On 3 April 1947, Stancliffe ran aground at the entrance to Sharpness Docks, Gloucestershire. Her cargo of 3,000 tons of timber was salvaged, but Stancliffe had broken her back and was declared a constructive total loss. Stancliffe was cut into two pieces, and each was sailed down the River Severn to Cardiff where the ship was repaired. She was sold to Newbigin Steamship Co Ltd, Newcastle upon Tyne and renamed Gripfast. She was operated under the management of E R Newbigin Ltd, Newcastle upon Tyne. Her port of registry was changed to Newcastle upon Tyne.

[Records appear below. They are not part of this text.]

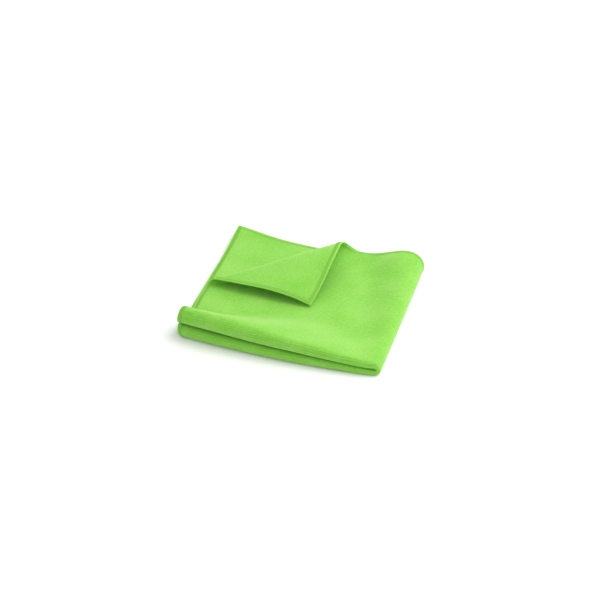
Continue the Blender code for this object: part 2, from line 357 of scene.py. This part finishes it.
def plan(right, front, upper, outer):
    """Where the plies lie as seen from above, (x, y), with the cloth's bow, corners and slips."""
    # Here distances are shares of the folded side.
    u, v = right / HALF_SIDE, front / HALF_SIDE
    x, y = -right, front - FRONT_BOW * 4 * u * (1 - u) * np.clip(1 - v, 0, 1) ** 2
    weights = {
        "front_right": (1 - u) * (1 - v),
        "front_left": u * (1 - v),
        "back_right": (1 - u) * v,
        "back_left": u * v,
    }
    for corner_name, (shift_x, shift_y) in CORNER_SHIFTS.items():
        x = x + weights[corner_name] * shift_x
        y = y + weights[corner_name] * shift_y
    plies = {
        "bottom": ~upper & outer,
        "lower_inner": ~upper & ~outer,
        "upper_inner": upper & ~outer,
        "top": upper & outer,
    }
    for ply, (slip_x, slip_y) in PLY_SLIPS.items():
        x = x + plies[ply] * weights["back_left"] * slip_x
        y = y + plies[ply] * weights["back_left"] * slip_y
    slid = ease(1 - (HALF_SIDE - right) / SLIDE_REACH) * ease(front / CREASE_LEFT[1])
    slid = slid * (1 - ease((front - CREASE_LEFT[1]) / SLIDE_REACH))
    return x - np.where(plies["top"], EDGE_SLIDE * slid, 0.0), y


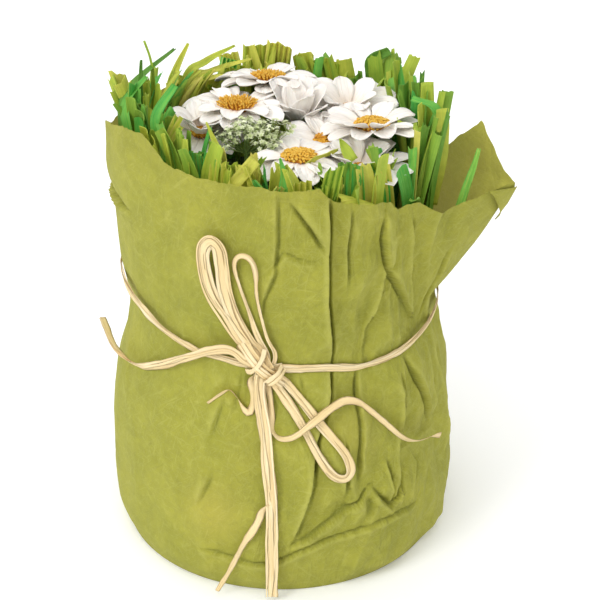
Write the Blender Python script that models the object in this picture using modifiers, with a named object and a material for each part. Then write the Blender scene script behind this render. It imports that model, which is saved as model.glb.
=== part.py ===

On 22 October 1951, Gripfast answered a distress call from the . There was a collision in which Gripfast's propeller was damaged and Pandora was holed. Pandora foundered with the loss of all six crew. The Court of Inquiry found that Pandora would probably have remained afloat longer had she not been in collision with Gripfast.

In 1960, Gripfast was sold to Saints Anargyroi Compagnia Ltda, Panama and renamed Capetan Costas P. She was reflagged to Panama. Capetan Costas P was operated under the management of Ezkos Maritime Technical Co, Greece. In 1966, Capetan Costas P was sold to Compagnia di Navigazione Patricio, Liberia and renamed Karine M. She was operated under the management of Mooringwell Steamship Co, Cardiff. Later that year, she was sold to Siconen Shipping SA, Panama and renamed Pitsa. She was operated under the management of Kalamotusis Shipbroking Ltd, London.

On 10 October 1967, Pitsa put into Djibouti with boiler defects. She was also found to be leaking. On 1 December 1967, Pitsa left Aqaba, Jordan, bound for Colombo, Ceylon under tow from tug Nisos Kerkyra. On 6 December 1967, she sank off Socotra Island, Yemen.

==Official Numbers and Code Letters==

Official Numbers were a forerunner to IMO Numbers. Empire Brook, Stancliffe and Gripfast had the UK Official Number 168646. Capetan Costas P, Karine M and Pitsa had the Lloyd's Register number 506219. Empire Brook and Stancliffe used the Code Letters BCKF.